## Given exercise
Reproduce only the lines of the material below that start at the line containing "middle = 0.5" and stop at the line containing "obj.matrix_world = world". Keep both end lines.
— Start Data lines —
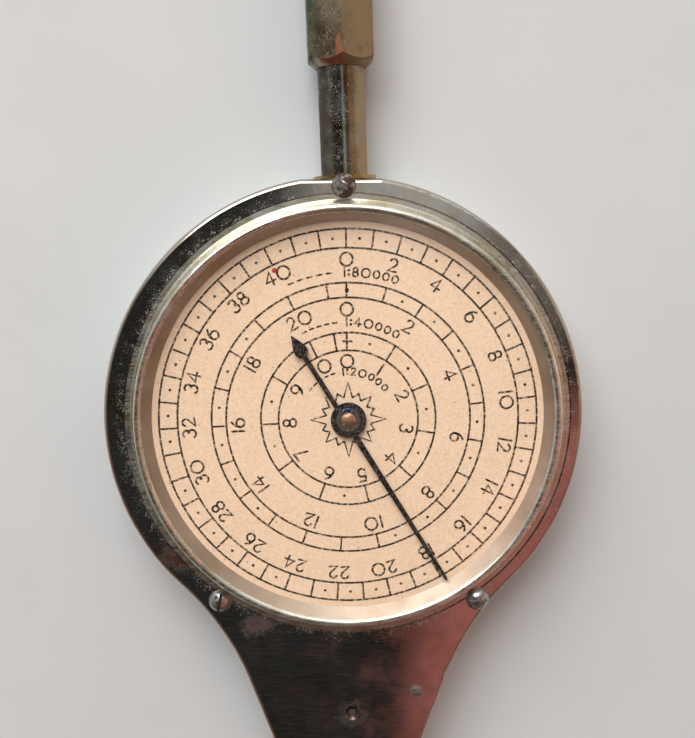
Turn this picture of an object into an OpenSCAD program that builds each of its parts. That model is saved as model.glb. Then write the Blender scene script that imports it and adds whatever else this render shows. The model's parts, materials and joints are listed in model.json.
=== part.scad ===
// Opisometer: a map measurer with a pear-shaped plated case, three distance
// scales under glass, a hexagonal handle and a small tracing wheel that turns
// the hand through a train of gears.
// Z = 0 is the back face and +Z is the dial side. +Y points to the handle.
// X = Y = 0 is the axis of the hand.

/* [Case] */
// Radius of the round head
head_r = 22.25; // [20:0.05:24.5]
// Width of the rim between the head's outside and the dial's bore
rim_w = 2.35; // [2.3:0.05:2.6]
// How far the centre line of the case lies left of the hand's axis
case_shift = 0.4; // [0:0.05:0.5]
// How deep the flat under the handle is cut into the head
flat_in = 0.3; // [0.2:0.05:0.4]
// Height of the front face above the back
case_depth = 7; // [6.3:0.05:8]
// Thickness of the back cover
back_t = 1; // [0.9:0.05:1.1]
// Thickness of the front wall over the tail
tail_front_t = 1; // [0.8:0.05:1.1]
// Thickness of the side wall round the tail
tail_wall = 1.2; // [1:0.05:1.4]
// Radius of the rounded front and back edges
edge_r = 0.5; // [0.3:0.05:0.7]

/* [Tail] */
// Radius of the hollow flank between head and tail
flank_r = 27; // [22:0.5:32]
// Angle of the straight flank to the centre line
flank_angle = 19.8; // [18:0.2:21]
// Radius of the round nose
nose_r = 7; // [6.7:0.05:7.3]
// How far the tracing wheel stands out of the nose
wheel_out = 1.54; // [1.2:0.02:2]

/* [Dial stack] */
// Width of the ledge that the movement plate lies on
ledge_w = 1; // [0.8:0.05:1.1]
// Thickness of the movement plate
movement_t = 0.75; // [0.6:0.05:0.85]
// Thickness of the metal dial plate
dial_plate_t = 0.6; // [0.5:0.05:0.7]
// Thickness of the printed paper
paper_t = 0.15; // [0.1:0.01:0.2]
// How far the paper lies under the front face
dial_drop = 0.3; // [0.2:0.05:0.35]
// How far the paper's edge stays inside the bore
paper_in = 0.7; // [0.6:0.05:0.9]
// Radius of the two dial feet
foot_r = 0.6; // [0.4:0.05:0.8]
// Distance from the bore to a dial foot
foot_in = 6.9; // [4:0.1:8]

/* [Bezel and glass] */
// How far the bezel's flange reaches past the bore
flange_w = 0.8; // [0.6:0.05:0.8]
// Thickness of the bezel's flange
flange_t = 0.25; // [0.2:0.05:0.3]
// Wall of the bezel outside the glass
bezel_wall = 0.6; // [0.5:0.05:0.7]
// Thickness of the glass
glass_t = 0.55; // [0.5:0.05:0.8]
// Height of the room for the hand, from paper to glass
glass_gap = 0.9; // [0.85:0.05:1.2]
// Width of the spacer ring at the paper
ring_foot_w = 1.1; // [0.9:0.05:1.4]
// Width of the spacer ring under the glass
ring_top_w = 0.2; // [0.1:0.05:0.5]
// How far the bezel's lip reaches over the glass
lip_w = 0.4; // [0.2:0.05:0.45]
// Thickness of the bezel's lip
lip_t = 0.22; // [0.2:0.01:0.3]

/* [Hand] */
// How far the long arm's tip stays inside the foot of the spacer ring
hand_in = 0.05; // [0:0.05:1.1]
// Reach of the short arm with its spade
hand_tail = 9.5; // [8.5:0.1:11]
// Thickness of the hand
hand_t = 0.14; // [0.1:0.01:0.16]
// Clock angle at which the hand rests
hand_az = 148.7; // [0:0.1:360]
// How far the line of the two arms passes beside the hand's axis
arm_off = 0.27; // [0:0.01:0.3]
// Radius of the hand's round boss
boss_r = 1.65; // [1.5:0.05:1.8]
// Width of the spade at its widest
spade_w = 1.3; // [1:0.05:1.6]

/* [Tracing wheel] */
// Units that one turn of the hand covers on the outer scale
dial_units = 43; // [42:0.5:44]
// Map scale that the outer scale is made for
map_scale = 80000; // [78000:500:82000]
// Thickness of the tracing wheel
wheel_t = 1.6; // [1.4:0.05:1.6]
// Teeth milled round the tracing wheel
wheel_teeth = 72; // [48:1:96]
// Depth of the milled teeth
wheel_tooth_h = 0.2; // [0.15:0.01:0.3]

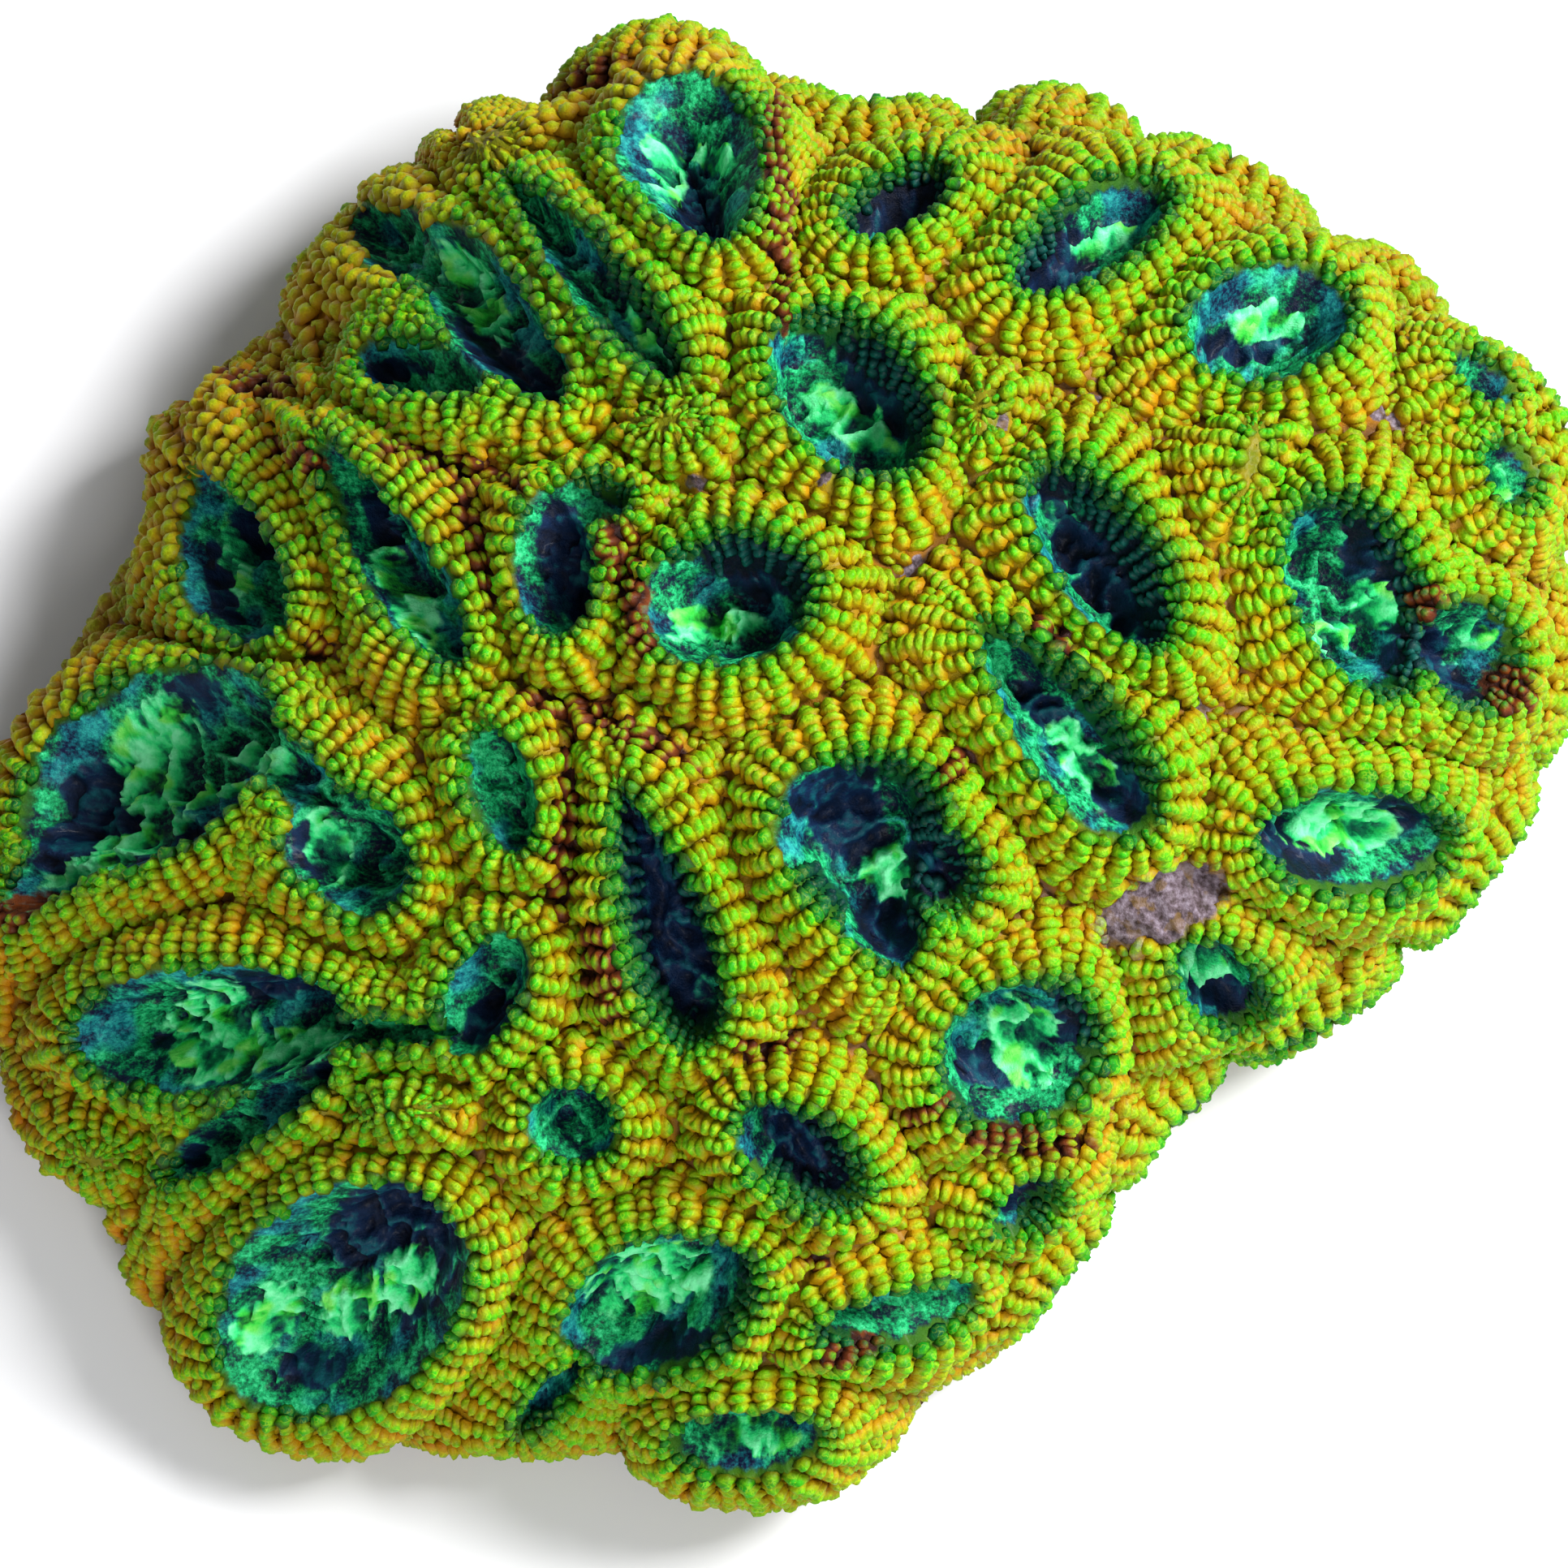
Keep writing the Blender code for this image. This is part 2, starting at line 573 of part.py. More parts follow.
def coral_material():
    """Yellow-green coral skin."""
    material = bpy.data.materials.new("coral_skin")
    material.use_nodes = True
    shader = material.node_tree.nodes["Principled BSDF"]
    shader.inputs["Base Color"].default_value = (0.36, 0.36, 0.01, 1.0)
    shader.inputs["Roughness"].default_value = 0.55
    shader.inputs["Metallic"].default_value = 0.0
    return material


def build_coral():
    """The colony as one object that stands on its cut, centred on its own box."""
    dome = Dome()
    cups = [Cup(dome, row, "layout") for row in CUPS]
    cups += [Cup(dome, row, "mound") for row in MOUNDS]
    cups += [Cup(dome, row, "flank") for row in FLANK_CUPS]
    placed, faces = coral_mesh(dome, cups)
    middle = 0.5 * (placed.min(axis=0) + placed.max(axis=0))
    placed = placed - (middle[0], middle[1], 0.0)
    mesh = bpy.data.meshes.new("brain_coral")
    mesh.from_pydata((placed * MM).tolist(), [], faces)
    mesh.materials.append(coral_material())
    coral = bpy.data.objects.new("brain_coral", mesh)
    bpy.context.scene.collection.objects.link(coral)


for old in list(bpy.data.objects):
    bpy.data.objects.remove(old)
build_coral()
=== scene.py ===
"""Brain coral, as it looks: its skin with every ridge, the beads that ride on the ridges, and the
soft folded flesh in its cups. Tables are in millimetres and degrees, on the same layout as the
solid's, and everything is made on the smooth dome that the solid is made on.
"""

import math
import random

import bpy
import numpy as np
from mathutils import Matrix, Vector, noise
from mathutils.geometry import delaunay_2d_cdt
from mathutils.kdtree import KDTree


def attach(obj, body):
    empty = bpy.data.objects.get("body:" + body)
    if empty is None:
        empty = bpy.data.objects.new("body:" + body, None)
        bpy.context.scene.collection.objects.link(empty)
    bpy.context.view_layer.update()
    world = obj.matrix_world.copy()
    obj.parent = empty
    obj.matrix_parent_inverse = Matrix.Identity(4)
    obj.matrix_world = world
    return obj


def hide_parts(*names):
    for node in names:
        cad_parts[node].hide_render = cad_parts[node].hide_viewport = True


MM = 0.001
TAU = 2.0 * math.pi

# The layout is drawn square to a line of sight that rises from the front of the colony
SIGHT_RISE = 75.0
SIGHT_LENGTH = 500.0
LAYOUT_CENTRE = (-1.0, -2.5, 14.0)

# The dome, in steps of 45 degrees from +X towards +Y
DOME_TOP = 25.0
RIM_HEIGHT = (11.5, 12.5, 9.5, 3.8, 2.8, 2.6, 4.0, 9.5)
SHOULDER = (2.35, 2.3, 2.2, 1.9, 1.75, 1.75, 1.9, 2.15)
FULLNESS = (1.85, 1.85, 1.7, 1.3, 1.15, 1.2, 1.4, 1.7)
UNDERCUT = (0.07, 0.07, 0.05, 0.03, 0.02, 0.02, 0.03, 0.07)
SWELL = 0.5
SWELL_FROM = 8.0

# The colony's outline on the layout, anticlockwise from its right-hand side
OUTLINE = (
    (32.7, 8.8), (32.8, 12.2), (31.6, 15.2), (30.0, 17.4), (27.4, 18.8), (25.6, 21.4),
    (23.0, 22.7), (19.6, 24.7), (16.5, 26.1), (13.1, 27.6), (11.1, 28.4), (9.0, 27.6),
    (4.6, 27.3), (1.3, 27.4), (-1.0, 29.2), (-3.6, 30.8), (-5.7, 31.0), (-7.6, 30.2),
    (-9.1, 28.9), (-14.0, 27.4), (-16.2, 25.8), (-17.4, 23.6), (-20.7, 20.3), (-22.6, 18.0),
    (-26.0, 15.4), (-26.6, 10.9), (-28.6, 8.6), (-30.4, 5.2), (-33.0, 1.2), (-34.0, -4.0),
    (-34.0, -9.0), (-33.0, -13.2), (-31.4, -15.3), (-28.5, -17.0), (-27.2, -20.6),
    (-25.3, -24.0), (-22.7, -26.4), (-17.3, -27.8), (-11.1, -26.9), (-7.8, -27.4),
    (-5.6, -29.0), (-0.7, -29.7), (1.8, -29.4), (4.2, -27.9), (5.9, -26.2), (8.0, -23.4),
    (11.4, -19.2), (13.8, -16.4), (14.9, -13.8), (18.2, -10.8), (23.3, -8.2), (26.4, -5.8),
    (29.8, -1.8), (31.8, 2.6),
)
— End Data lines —
## Result of this task
    middle = 0.5 * (placed.min(axis=0) + placed.max(axis=0))
    placed = placed - (middle[0], middle[1], 0.0)
    mesh = bpy.data.meshes.new("brain_coral")
    mesh.from_pydata((placed * MM).tolist(), [], faces)
    mesh.materials.append(coral_material())
    coral = bpy.data.objects.new("brain_coral", mesh)
    bpy.context.scene.collection.objects.link(coral)


for old in list(bpy.data.objects):
    bpy.data.objects.remove(old)
build_coral()
=== scene.py ===
"""Brain coral, as it looks: its skin with every ridge, the beads that ride on the ridges, and the
soft folded flesh in its cups. Tables are in millimetres and degrees, on the same layout as the
solid's, and everything is made on the smooth dome that the solid is made on.
"""

import math
import random

import bpy
import numpy as np
from mathutils import Matrix, Vector, noise
from mathutils.geometry import delaunay_2d_cdt
from mathutils.kdtree import KDTree


def attach(obj, body):
    empty = bpy.data.objects.get("body:" + body)
    if empty is None:
        empty = bpy.data.objects.new("body:" + body, None)
        bpy.context.scene.collection.objects.link(empty)
    bpy.context.view_layer.update()
    world = obj.matrix_world.copy()
    obj.parent = empty
    obj.matrix_parent_inverse = Matrix.Identity(4)
    obj.matrix_world = world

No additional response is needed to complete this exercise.